Le pire – mais c’est finalement logique – est que la réforme de la loi est bien plus libérale que la proposition initiale du Conseil fédéral, largement dépassée lors du débat parlementaire. « Dans la loi, le Parlement est allé trop loin », confirme la présidente du Parti évangélique suisse. Même les associations d’handicapés qui, dans un premier temps n’étaient pas contre, se rallient aujourd’hui au référendum.
 
Au départ, il ne s’agissait d’ouvrir le DPI qu’aux porteurs de maladies graves : « seules les maladies graves surgissant avant l’âge de 50 ans et ne pouvant être soignées efficacement seront prises en ligne de compte » avait dit le Conseil fédéral – ce qui est le cas dans un certain nombre de pays européens.
 

Culture de mort : eugénisme et euthanasie

 
La loi suisse ouvre non seulement le DPI aux couples qui se savent porteurs d’une maladie héréditaire grave mais aussi à tous les couples ayant recours à une fécondation artificielle parce qu’ils ne peuvent pas avoir d’enfants autrement : on analyserait alors systématiquement les ovules afin de détecter la présence éventuelle d’anomalies chromosomiques – entre autres la trisomie 21, qui ne rentrait pas au départ dans le cadre de la proposition législative. Ainsi, le domaine d’utilisation passerait ainsi d’environ 50 à 100 couples actuellement à 6.000 couples par année.
 
Autre point : le Conseil fédéral voulait faire passer à huit le nombre d’embryons développés par cycle de traitement pour les parents à risque (contrairement à la règle des trois embryons qui s’applique aujourd’hui pour les FIV). La modification de la constitution va porter ce nombre potentiel d’embryons à douze, entraînant destruction et/ou congélation systématiques.

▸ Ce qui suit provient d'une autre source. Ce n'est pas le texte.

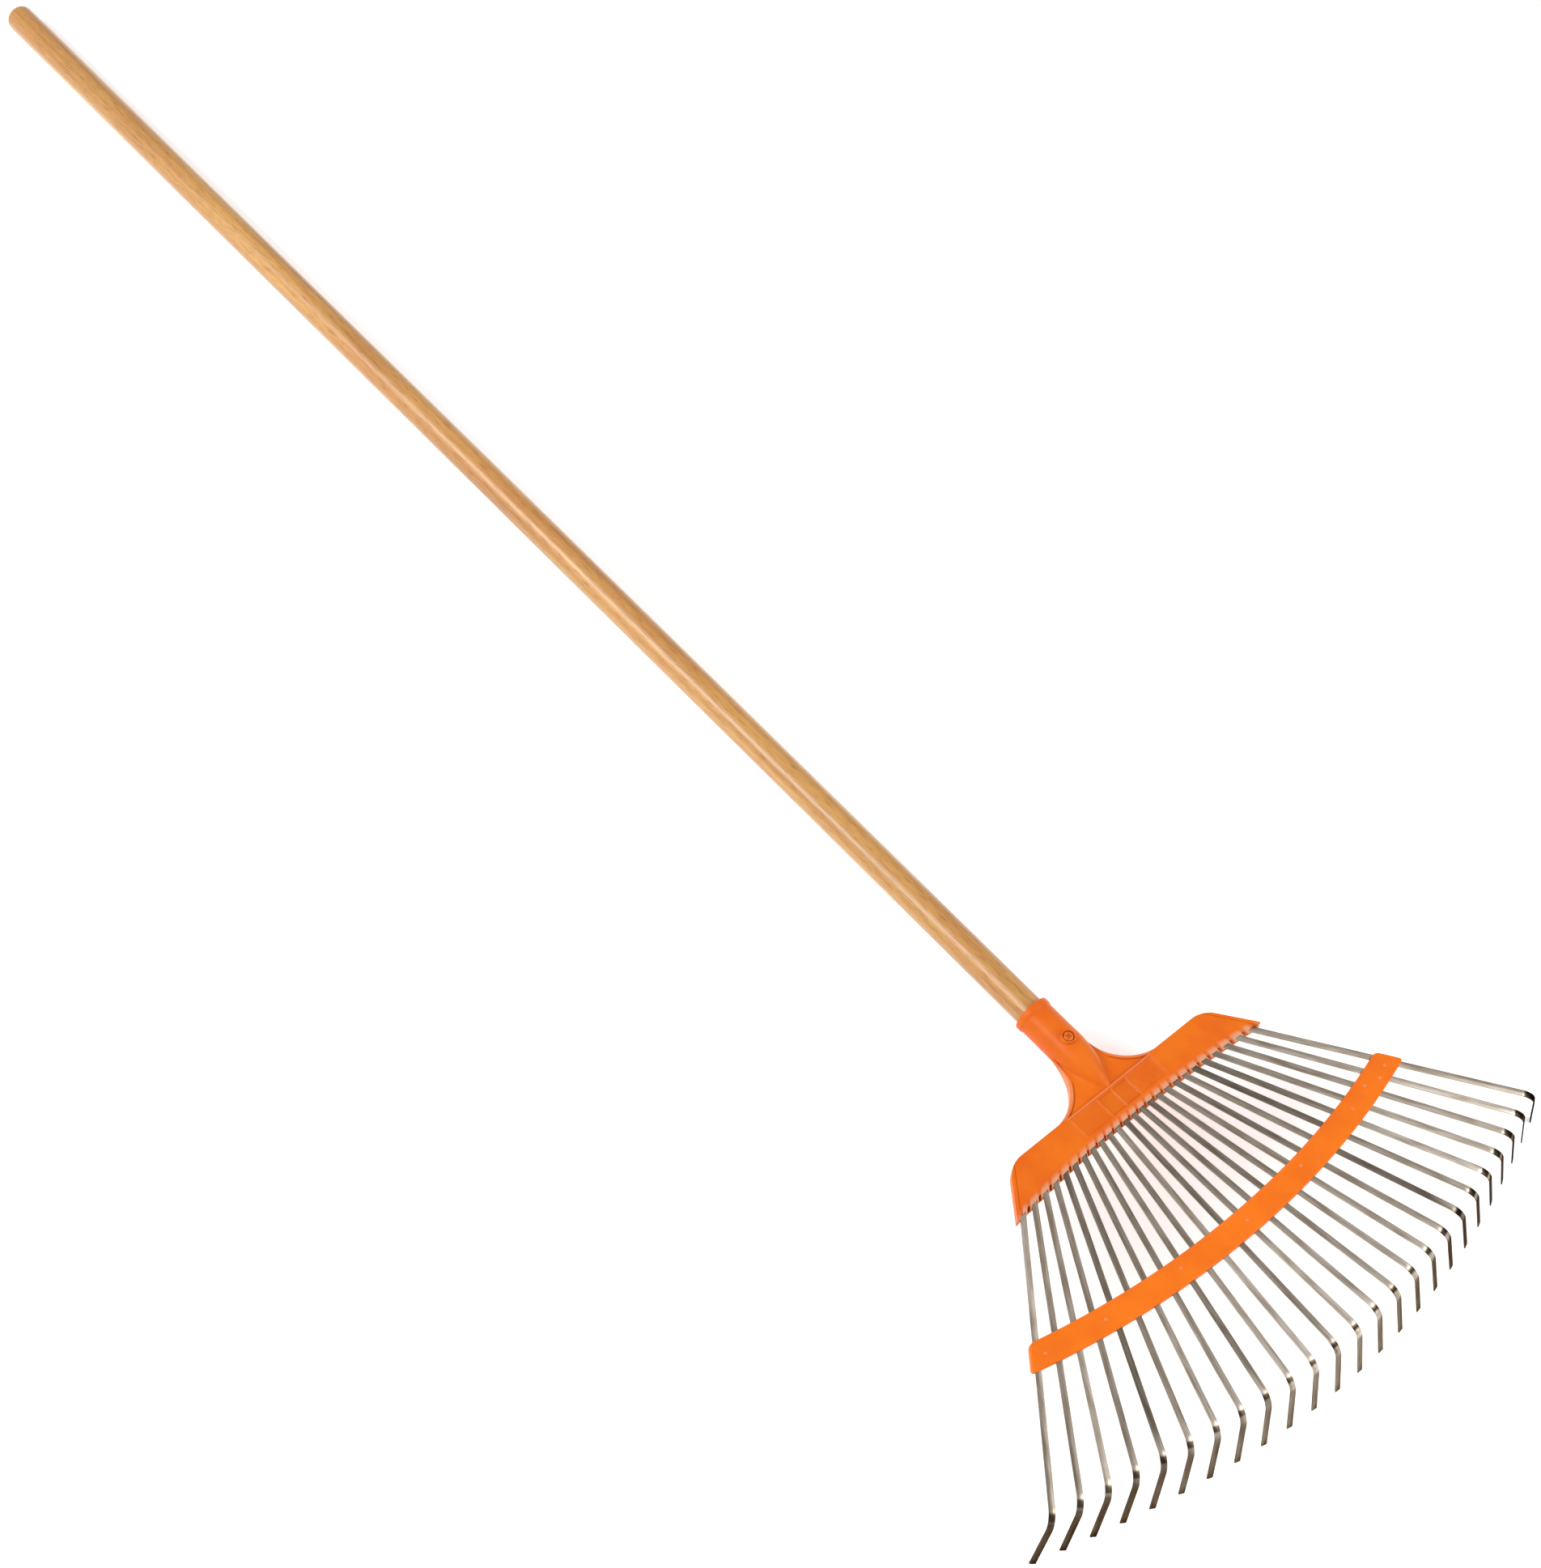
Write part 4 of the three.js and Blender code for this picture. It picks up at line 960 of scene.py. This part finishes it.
def pip_shell(u, offset, r=1.5, height=0.5):
    """A small round mark left by a moulding pin: a low dome on the brace's top, on a foot sunk in it."""
    a = np.linspace(0, 2 * np.pi, 16, endpoint=False)
    t = np.radians([[0], [0], [30], [60], [82]])
    ring, rise = r * np.cos(t), height * np.sin(t)
    rise[0] = -0.8
    along, up = (v[0] for v in brace_axes(np.array([u])))
    side = np.cross(up, along)
    middle = brace_place(np.array([u]))[0] + along * offset + up * BRACE_THICKNESS / 2
    points = (middle + (ring * np.cos(a))[..., None] * along + (ring * np.sin(a))[..., None] * side
              + rise[..., None] * up)
    # Painted highlight makes each pip paler.
    return shell(points, thin=np.full(points.shape[:2], 0.3))


def make_brace(material):
    """The brace and its moulding marks, each given by u and by how far it is out from the middle line."""
    pips = [(-0.97, 1.0), (-0.71, 0.0), (-0.35, -2.0), (0.0, 0.0), (0.35, -2.0), (0.71, 0.0), (0.84, -3.0),
            (0.9, 3.0), (0.97, 1.0)]
    shells = [brace_shell()] + [pip_shell(u, offset) for u, offset in pips]
    return make_piece("moulded_brace", shells, material, ["brace"])


# ---- screw ------------------------------------------------------------------------------------------------

def make_screw(material):
    """Pan-head screw: a shank and a low domed head turned about one line, and the head's top sunk
    along a cross for the driver."""
    seat = SCREW_SEAT
    share = np.array([0.04, 0.12, 0.2, 0.28, 0.36, 0.44, 0.5, 0.56, 0.62, 0.7, 0.8, 0.88, 0.95, 1.0])
    dome = seat + 0.9 + np.sqrt(np.maximum(1 - share**2.4, 0))
    head = np.stack([SCREW_HEAD_R * share, dome], -1)[::-1]
    shank = [(0.2, seat - 17), (2.0, seat - 14), (2.0, seat)]
    under_head = [(SCREW_HEAD_R - 0.2, seat), (SCREW_HEAD_R, seat + 0.2)]
    profile = np.concatenate([shank, under_head, head])
    grid = turned_upright(profile, 96)
    a = np.linspace(0, 2 * np.pi, 96, endpoint=False)[None] + math.pi / 4
    r = profile[:, :1]
    x, y = np.abs(r * np.cos(a)), np.abs(r * np.sin(a))
    arm = np.maximum((1 - step(y, 0.35, 0.6)) * (1 - step(x, 1.7, 2.1)),
                     (1 - step(x, 0.35, 0.6)) * (1 - step(y, 1.7, 2.1)))
    arm = arm * (profile[:, 1:] > seat + 1)
    up = along_handle(np.array([0, 0, 1.0])) - along_handle(np.array([0, 0, 0.0]))
    return make_piece("pan_screw", [shell(grid - 1.1 * arm[..., None] * up)], material, ["handle_screw"])


# ---- the rake ----------------------------------------------------------------------------------------------

# Each plastic's last colour is the pale one of its painted highlights and painted reflections.
head_plastic = moulded_polypropylene("moulded orange polypropylene", "#E26D0A", "#DB6108", "#E09F7A")
brace_plastic = moulded_polypropylene("brighter moulded polypropylene", "#EC730B", "#E46A09", "#E09F7A")
steel = spring_steel()
make_handle(lacquered_ash())
make_head(head_plastic)
make_retainer(head_plastic)
make_brace(brace_plastic)
make_screw(enamelled_screw())
for k in range(TINES):
    make_tine(k + 1, tine_u[k], PALE_AT_HEAD[k] / 10, PALE_AT_BEND[k] / 10, steel)

# ---- floor, light and camera ---------------------------------------------------------------------------

scene = bpy.context.scene
scene.view_settings.view_transform = "Standard"

span = np.linspace(-40, 40, 2)
ground = bpy.data.meshes.new("floor")
ground.from_pydata([(x, y, 0.0) for x in span for y in span], [], [(0, 2, 3, 1)])
ground.materials.append(floor_paint())
floor = bpy.data.objects.new("floor", ground)
scene.collection.objects.link(floor)

world = bpy.data.worlds.new("studio")
scene.world = world
world.use_nodes = True
world.node_tree.nodes["Background"].inputs["Color"].default_value = linear("#F4F4F6")
world.node_tree.nodes["Background"].inputs["Strength"].default_value = 0.645


def soft_box(name, direction, distance, size, power, aim, along_x):
    """A rectangular lamp at that distance from its aim, facing it, with its first side lying along X or
    else level."""
    lamp = bpy.data.lights.new(name, "AREA")
    lamp.shape = "RECTANGLE"
    lamp.size, lamp.size_y = size
    lamp.energy = power
    holder = bpy.data.objects.new(name, lamp)
    scene.collection.objects.link(holder)
    z = unit(np.array(direction))
    x = np.array([1.0, 0.0, 0.0]) if along_x else np.cross((0, 0, 1.0), z)
    x = unit(x - z * (x @ z))
    place = np.eye(4)
    place[:3, :3] = np.stack([x, np.cross(z, x), z], -1)
    place[:3, 3] = np.array(aim) + z * distance
    holder.matrix_world = Matrix(place.tolist())


soft_box("strip", (-0.39, -0.68, 0.73), 2.4, (1.9, 0.8), 38, (0.1, 0.0, 0.03), True)
soft_box("front", (0.61, 0.44, 0.66), 2.2, (1.2, 1.4), 24, (0.62, 0.0, 0.04), False)

lens = bpy.data.cameras.new("camera")
lens.sensor_fit = "AUTO"
lens.sensor_width = 36.0
lens.lens = 65.617
lens.clip_start, lens.clip_end = 0.01, 50
camera = bpy.data.objects.new("camera", lens)
scene.collection.objects.link(camera)
CAMERA_PLACE = (535.66, -932.87, 1787.94)                 # head frame, mm
CAMERA_RIGHT = (0.66278, 0.74657, 0.05784)
CAMERA_DOWN = (0.63153, -0.5158, -0.5789)


def turned_to_floor(axis):
    return unit(on_floor(np.array(axis)) - on_floor(np.zeros(3)))


right = turned_to_floor(CAMERA_RIGHT)
upward = -turned_to_floor(CAMERA_DOWN)
upward = unit(upward - right * (right @ upward))
pose = np.eye(4)
pose[:3, :3] = np.stack([right, upward, np.cross(right, upward)], -1)
pose[:3, 3] = on_floor(np.array(CAMERA_PLACE))
camera.matrix_world = Matrix(pose.tolist())
scene.camera = camera
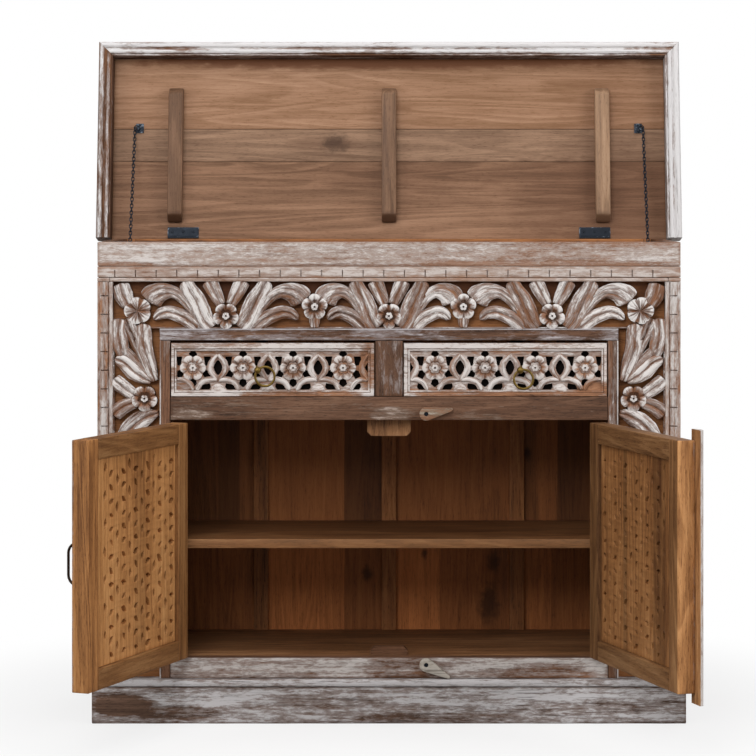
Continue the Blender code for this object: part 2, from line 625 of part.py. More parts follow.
def build_drawer(side):
    """Build one drawer with its carved front, box, ball stud and ring."""
    sign = side_sign(side)
    left = CENTRE_STILE_WIDTH / 2
    front_x = on_side((left + DRAWER_SIDE_GAP, X_OPENING - DRAWER_SIDE_GAP), side)
    box_x = on_side((left + 2 * DRAWER_SIDE_GAP, X_OPENING - 2 * DRAWER_SIDE_GAP), side)
    bottom = Z_DRAWER + SEAT_GAP
    front_z = (bottom, Z_DRAWER_TOP - DRAWER_TOP_GAP)
    middle_z = (front_z[0] + front_z[1]) / 2
    runner = axis_empty("drawer_slide_" + side, (0.0, 0.0, 0.0))

    ground = Y_FRONT + CARVING_RELIEF
    recess = ((front_x[0] + DRAWER_BORDER, front_x[1] - DRAWER_BORDER), (Y_FRONT - CARVING_RELIEF, ground),
              (front_z[0] + DRAWER_BORDER, front_z[1] - DRAWER_BORDER))
    front_y = (Y_FRONT, Y_FRONT + CARVING_THICK)
    front = add_board("drawer_front_" + side, (front_x, front_y, front_z), "carving_wash", runner, 0.0,
                      cuts=[recess])
    recess_x = (left + DRAWER_SIDE_GAP + DRAWER_BORDER, X_OPENING - DRAWER_SIDE_GAP - DRAWER_BORDER)
    first = recess_x[0] + DRAWER_FLOWER_MARGIN + DRAWER_FLOWER_RADIUS
    count = 1 + int((recess_x[1] - DRAWER_FLOWER_RADIUS - first) / DRAWER_FLOWER_PITCH)
    tip = middle_z - front_z[0] - DRAWER_BORDER - DRAWER_LEAF_MARGIN
    raised = []
    for index in range(count):
        x = sign * (first + index * DRAWER_FLOWER_PITCH)
        raised.append((flower_outline((x, middle_z), DRAWER_FLOWER_RADIUS, 6), CARVING_RELIEF))
    for index in range(count - 1):
        x = sign * (first + (index + 0.5) * DRAWER_FLOWER_PITCH)
        for way in (-1, 1):
            leaf = leaf_outline((x, middle_z + way * DRAWER_LEAF_START), (x, middle_z + way * tip),
                                DRAWER_LEAF_WIDTH)
            raised.append((leaf, LEAF_RELIEF))
    carve(front, raised, [], ground, runner)
    seat = ground + ROSE_SEAT_DEPTH
    bm = bmesh.new()
    add_rod(bm, (sign * X_KNOB, Y_FRONT - ROSE_RADIUS, middle_z), (sign * X_KNOB, seat, middle_z),
            ROSE_RADIUS + SEAT_GAP, 20)
    cut_or_join(front, object_from(bm, front.name + "_rose_seat", GUIDES, runner), "DIFFERENCE")

    box_y = (front_y[1] + SEAT_GAP, front_y[1] + SEAT_GAP + DRAWER_LENGTH)
    side_z = (bottom, bottom + DRAWER_SIDE_HEIGHT)
    cavity = ((box_x[0] + DRAWER_BOARD, box_x[1] - DRAWER_BOARD),
              (box_y[0] - DRAWER_BOARD, box_y[1] - DRAWER_BOARD),
              (bottom + DRAWER_BOTTOM_THICK, side_z[1] + DRAWER_BOARD))
    add_board("drawer_box_" + side, (box_x, box_y, side_z), "brown_wood", runner, 0.0, cuts=[cavity])
    build_ring(side, runner, Vector((sign * X_KNOB, Y_FRONT - BALL_REACH, middle_z)), seat - SEAT_GAP)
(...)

A ce bien avancé DPI suisse répondent, à l’autre bout de la chaîne de la vie, les propositions de loi allemandes sur le suicide assisté soumises tout récemment au Bundestag, l’une prônant un compromis entre l’interdiction de l’euthanasie et du suicide assisté et leur légalisation, ainsi que l’a rapporté « Gènéthique », l’autre prônant un véritable « droit à mourir ». Un schéma familier…. à la française ? Le débat aura lieu en juillet. La nouvelle législation est attendue chez eux pour le mois de novembre.